The narrator is thinking of the party as a kind of farewell to the social life: "I intended to resume living in solitude from the next day onward." He recognizes that he is about to turn the lives of the people he has met into fiction, to "take these gestures they made, these things they said, their lives, their natures, and attempt to describe the curve they made and to isolate and define their laws." Which is, in a phrase, pretty much what In Search of Lost Time attempts to do. But he still has a longing for some kind of new life: "a few light love affairs with young girls in flower would be a select nutrient which, if I had to, I might allow my imagination, like the famous horse that was fed on nothing but roses." At the same time, he is prey to nostalgia, to a longing to find that his grandmother or Albertine would somehow turn up to be alive.
I forgot only one thing, which was that if they really were still living, Albertine would now have something like the appearance that Mme Cottard had presented at Balbec, and that my grandmother, being over ninety-five years old, would show me nothing of that beautiful, calm, smiling face with which I still imagined her now.

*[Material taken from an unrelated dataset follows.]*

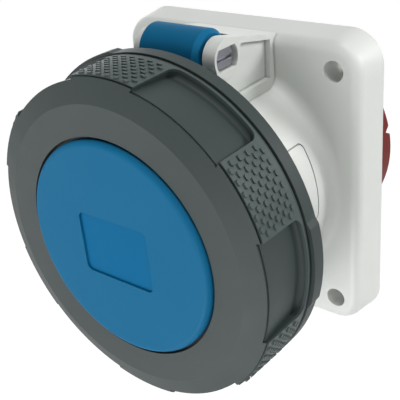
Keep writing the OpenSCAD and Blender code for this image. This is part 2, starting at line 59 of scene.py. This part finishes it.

He notices the Duchesse de Guermantes "deep in conversation with a frightful old woman." Later, he will learn that the woman is Rachel, now a famous actress, one of several that the Duchesse now associates with, having given up the Faubourg Saint-Germain, "which, she said, bored her to death." He tells her of his encounter with Charlus, and when Morel enters, "the Duchesse greeted him with a politeness which I found a little disconcerting." But remembering the marriage into the Cambremer family of the "daughter" (earlier: niece) of Jupien, "the tradesman from our building, and that the additional factor which had enabled her to become a glittering success was that her father procured men for M. de Charlus," he reflects that "a name is always taken at its current valuation." The valuation of the Duchesse, for example, is now low: "The new generations concluded from [her friendship with actresses] that Mme de Guermantes, despite her name, must be some demi-rep who had never really been properly upper-crust." He also wonders if her friendship with Rachel reflects "the antipathy which the unpredictable Duchesse had recently developed towards Gilberte."

The mutability of relationships is further demonstrated by the fact that it was in the Duchesse's home that Rachel "had, long ago, received her most terrible humiliation. Rachel had gradually, not forgotten, but forgiven, but the singular prestige which the Duchesse had, in her eyes, thereby received could never be effaced."

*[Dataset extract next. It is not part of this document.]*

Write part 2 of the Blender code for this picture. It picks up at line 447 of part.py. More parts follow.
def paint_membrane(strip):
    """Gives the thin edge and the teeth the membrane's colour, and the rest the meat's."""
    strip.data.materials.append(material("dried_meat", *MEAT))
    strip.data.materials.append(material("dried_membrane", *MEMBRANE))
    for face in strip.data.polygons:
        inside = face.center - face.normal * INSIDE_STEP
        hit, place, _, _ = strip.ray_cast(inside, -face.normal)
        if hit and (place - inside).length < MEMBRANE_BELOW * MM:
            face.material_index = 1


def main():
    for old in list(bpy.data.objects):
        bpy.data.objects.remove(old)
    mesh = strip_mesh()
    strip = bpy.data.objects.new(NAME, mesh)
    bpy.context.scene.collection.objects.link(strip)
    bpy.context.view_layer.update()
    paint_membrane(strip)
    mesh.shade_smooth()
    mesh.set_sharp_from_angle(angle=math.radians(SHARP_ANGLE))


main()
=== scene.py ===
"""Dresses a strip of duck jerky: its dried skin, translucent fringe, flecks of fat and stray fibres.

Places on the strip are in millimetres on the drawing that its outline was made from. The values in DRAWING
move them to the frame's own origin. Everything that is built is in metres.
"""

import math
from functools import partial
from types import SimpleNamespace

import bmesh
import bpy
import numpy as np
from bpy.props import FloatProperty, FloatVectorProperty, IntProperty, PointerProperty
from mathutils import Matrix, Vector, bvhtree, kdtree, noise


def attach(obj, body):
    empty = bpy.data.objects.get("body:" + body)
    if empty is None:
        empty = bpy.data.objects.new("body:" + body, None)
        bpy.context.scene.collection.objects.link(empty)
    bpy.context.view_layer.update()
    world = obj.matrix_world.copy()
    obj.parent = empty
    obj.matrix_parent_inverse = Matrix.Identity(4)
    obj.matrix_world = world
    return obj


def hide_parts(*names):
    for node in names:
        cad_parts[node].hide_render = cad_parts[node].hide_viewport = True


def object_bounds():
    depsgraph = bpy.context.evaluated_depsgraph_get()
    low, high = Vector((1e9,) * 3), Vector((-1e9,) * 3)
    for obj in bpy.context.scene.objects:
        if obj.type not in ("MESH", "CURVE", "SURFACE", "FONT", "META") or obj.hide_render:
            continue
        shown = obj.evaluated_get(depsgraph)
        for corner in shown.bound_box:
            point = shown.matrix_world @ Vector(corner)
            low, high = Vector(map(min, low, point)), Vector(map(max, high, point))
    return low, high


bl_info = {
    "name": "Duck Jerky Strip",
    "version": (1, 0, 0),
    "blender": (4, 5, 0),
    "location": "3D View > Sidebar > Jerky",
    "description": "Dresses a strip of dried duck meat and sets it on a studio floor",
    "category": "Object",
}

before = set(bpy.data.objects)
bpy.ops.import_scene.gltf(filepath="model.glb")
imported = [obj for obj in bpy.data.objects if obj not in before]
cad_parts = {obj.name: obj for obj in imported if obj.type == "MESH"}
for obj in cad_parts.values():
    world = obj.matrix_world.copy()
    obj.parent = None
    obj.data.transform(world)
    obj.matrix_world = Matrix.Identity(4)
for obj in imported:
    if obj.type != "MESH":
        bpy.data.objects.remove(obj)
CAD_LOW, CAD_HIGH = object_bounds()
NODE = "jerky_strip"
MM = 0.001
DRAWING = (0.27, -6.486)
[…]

"Meanwhile, at the other end of Paris," as the narrator puts it, the other party to which he was invited, the tea given by La Berma for her daughter and son-in-law is a disaster. Everyone has gone to the Princesse's. La Berma (previously reported as dead) is fatally ill, but "to pay for the luxury her daughter needed and which her son-in-law, idle and with poor health, was unable to provide, she had returned to acting." While on stage, she is vividly alive, but in fact is in great pain. She also resents the fact that Rachel has become a success, for she "still regarded Rachel as a tart who had been allowed to appear in dramas in which she, La Berma, was playing the leading role, because Saint-Loup paid for the dresses she wore on stage." To make matters worse, "the son-in-law was furious that Rachel, whom he and his wife knew very well, had not invited them" to her performance at the Princesse's. A solitary guest shows up at La Berma's tea party.
But soon the blast of air which was sweeping everything towards the Guermantes, and which had swept me there myself, was too strong, and he rose and left, leaving Phèdre, or death, it was not very clear any longer which of the two it was, with her daughter and her son-in-law, to finish eating the funeral cakes.
As it turns out, Rachel's performance is unconventional, and "Everybody looked at one another, not quite knowing what expression to assume" and "a few ill-mannered young people stifled giggles." But the Princesse "was acting as a claque. She was whipping up enthusiasm and creating favorable impressions by constantly giving voice to exclamations of delight. Here alone her Verdurin nature could still be seen."

Now we learn that the narrator is as yet unaware of the identity of the actress, who, "without any gratification of my vanity, for she was old and ugly, ... was giving me the eye, though in a somewhat restrained manner." It turns out that she was trying to get him to recognize her, which he doesn't, until Bloch whispers to him, "Isn't it funny to see Rachel here!" The revelation "instantly shattered the enchantment which had given Saint-Loup's mistress the unknown form of this disgusting old woman." He is made "aware that the passing of time does not necessarily bring about progress in the arts" because "La Berma was, as they say, head and shoulders above Rachel, and time, by making Rachel a star at the same time as Elstir, had overrated a mediocrity and consecrated a genius."

He also becomes aware of what time has done to Mme. de Guermantes, whose wit has grown sour, just as Bergotte "kept his characteristic sentence rhythms, his interjections, his ellipses, his epithets, though all in order to say nothing." And he realizes that the Duchesse, once so exalted, so dazzlingly inaccessible, now treats him as one of her oldest friends, that she has
forgotten certain details which had seemed to me then to be essential, namely that I did not go to Guermantes, and was only a middle-class boy from Combray at the time when she came to Mlle Percepied's nuptial mass, and that for the whole year after her appearance at the Opéra-Comique, despite all Saint-Loup's entreaties she never invited me to her house. To me this seemed terribly important, because it was precisely at this point that the life of the Duchesse de Guermantes appeared to me to be a paradise I would never enter. But to her it just seemed to be a part of the same ordinary life as always.
He reminds her of the time when he first went to the Princesse de Guermantes, uncertain whether he had really been invited, and of the red dress and red shoes she wore, and she grows melancholy about the passage of time. And though she has not forgotten that Rachel once gave that disastrous performance at her house, she remembers it quite differently: "it was I who discovered her, saw how good she was, sang her praises and made people take notice of her at a time when she had no reputation and everybody thought she was ridiculous."

2 comments:

D. Jean Donahue said...

Dear Chris,
Your Proust Blog is marvelous and I wanted to thank you for sharing all of your thoughts.
It is a pleasure to compare and contrast your thinking and my own as I read the text as you have -- slowly and lovingly.
Thanks again, Jean D.

Charles Matthews said...

Thanks for the comment, Jean. Good to know that someone finds it useful.